INSTRUCTIONS TO FOLLOW
Copy out every line containing the word "slide".

---------- INFORMATION SHOWN

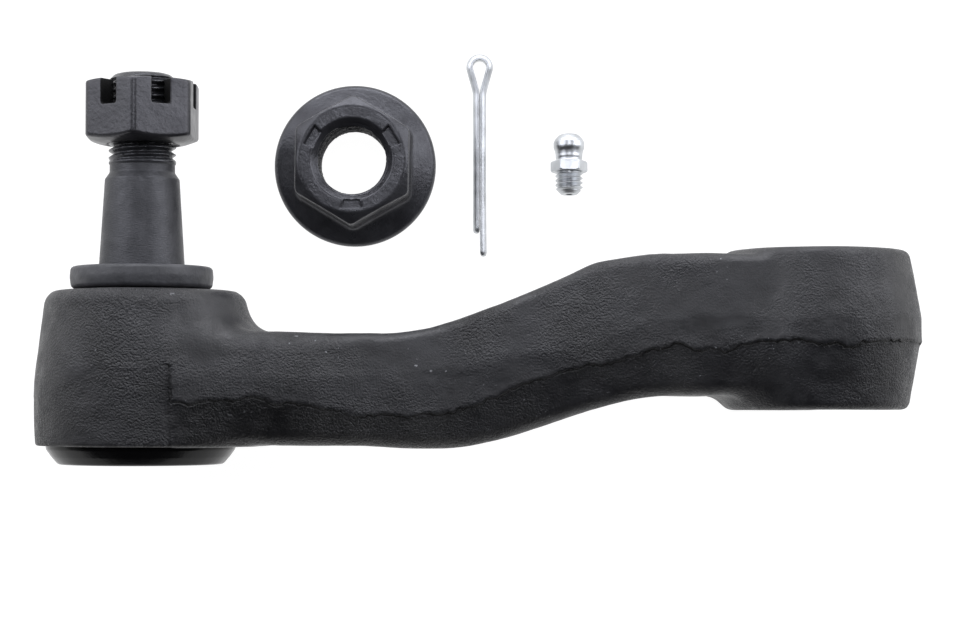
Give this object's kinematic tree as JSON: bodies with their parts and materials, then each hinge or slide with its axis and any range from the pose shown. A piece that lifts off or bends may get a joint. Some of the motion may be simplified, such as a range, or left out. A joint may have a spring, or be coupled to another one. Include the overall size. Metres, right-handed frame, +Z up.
{
  "type": "steering arm with ball stud",
  "caption": "Forged steering arm: a spring-loaded tapered ball stud in one end, a serrated shaft boss at the other, with its nuts, cotter pin and grease fitting.",
  "frame": {"origin": "the middle of the serrated bore, on its axis", "axes": "+X from the ball stud to the boss, +Y along the bore and the stud towards the stud's thread, +Z up from the table the arm lies on"},
  "size_m": [0.1844, 0.0882, 0.0457],
  "materials": {
    "coated_forging": "satin black coat over forged steel",
    "coated_plate": "satin black coat over stamped steel",
    "spring_steel": "oiled spring steel",
    "bearing_steel": "ground hardened steel",
    "sintered_bronze": "sintered, oiled",
    "seal_rubber": "moulded matt rubber",
    "stud_steel": "dark phosphate over turned steel",
    "dark_nut": "dark phosphate",
    "black_nut": "black oxide",
    "bright_zinc": "bright zinc plate",
    "zinc_fitting": "zinc plate",
    "bright_ball": "polished"
  },
  "bodies": {
    "arm": {"arm_forging": "coated_forging", "cover_plate": "coated_plate", "preload_spring": "spring_steel", "lower_bearing_cup": "bearing_steel"},
    "race": {"upper_bearing_race": "bearing_steel"},
    "half_ball": {"half_ball_bearing": "sintered_bronze", "dust_seal": "seal_rubber"},
    "stud": {"ball_stud": "stud_steel"},
    "castle_nut": {"castle_nut": "dark_nut"},
    "flange_nut": {"flange_lock_nut": "black_nut"},
    "cotter_pin": {"cotter_pin": "bright_zinc"},
    "fitting": {"grease_fitting_body": "zinc_fitting", "check_spring": "spring_steel"},
    "check_ball": {"check_ball": "bright_ball"}
  },
  "joints": [
    {"name": "race_turn", "type": "hinge", "parent": "arm", "child": "race", "pos_m": [-0.14, -0.0093, 0], "axis": [0, 1, 0], "continuous": true},
    {"name": "ball_tilt", "type": "hinge", "parent": "race", "child": "half_ball", "pos_m": [-0.14, -0.0093, 0], "axis": [1, 0, 0], "range_deg": [-10, 10], "deforming": ["dust_seal"]},
    {"name": "stud_spin", "type": "hinge", "parent": "half_ball", "child": "stud", "pos_m": [-0.14, -0.0093, 0], "axis": [0, 1, 0], "continuous": true},
    {"name": "castle_nut_travel", "type": "slide", "parent": "stud", "child": "castle_nut", "axis": [0, 1, 0], "range_m": [-0.0042, 0.018]},
    {"name": "flange_nut_lift", "type": "slide", "parent": "arm", "child": "flange_nut", "axis": [0, 0, 1], "range_m": [0, 0.06]},
    {"name": "cotter_pin_lift", "type": "slide", "parent": "arm", "child": "cotter_pin", "axis": [0, 0, 1], "range_m": [0, 0.06]},
    {"name": "fitting_lift", "type": "slide", "parent": "arm", "child": "fitting", "axis": [0, 0, 1], "range_m": [0, 0.06]},
    {"name": "check_ball_press", "type": "slide", "parent": "fitting", "child": "check_ball", "axis": [0, -0.9962, 0.0872], "range_m": [0, 0.0008], "stiffness_N_per_m": 200, "springref_m": -0.0005, "deforming": ["check_spring"]}
  ]
}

--------------------

SOLUTION
Give this object's kinematic tree as JSON: bodies with their parts and materials, then each hinge or slide with its axis and any range from the pose shown. A piece that lifts off or bends may get a joint. Some of the motion may be simplified, such as a range, or left out. A joint may have a spring, or be coupled to another one. Include the overall size. Metres, right-handed frame, +Z up.
    {"name": "castle_nut_travel", "type": "slide", "parent": "stud", "child": "castle_nut", "axis": [0, 1, 0], "range_m": [-0.0042, 0.018]},
    {"name": "flange_nut_lift", "type": "slide", "parent": "arm", "child": "flange_nut", "axis": [0, 0, 1], "range_m": [0, 0.06]},
    {"name": "cotter_pin_lift", "type": "slide", "parent": "arm", "child": "cotter_pin", "axis": [0, 0, 1], "range_m": [0, 0.06]},
    {"name": "fitting_lift", "type": "slide", "parent": "arm", "child": "fitting", "axis": [0, 0, 1], "range_m": [0, 0.06]},
    {"name": "check_ball_press", "type": "slide", "parent": "fitting", "child": "check_ball", "axis": [0, -0.9962, 0.0872], "range_m": [0, 0.0008], "stiffness_N_per_m": 200, "springref_m": -0.0005, "deforming": ["check_spring"]}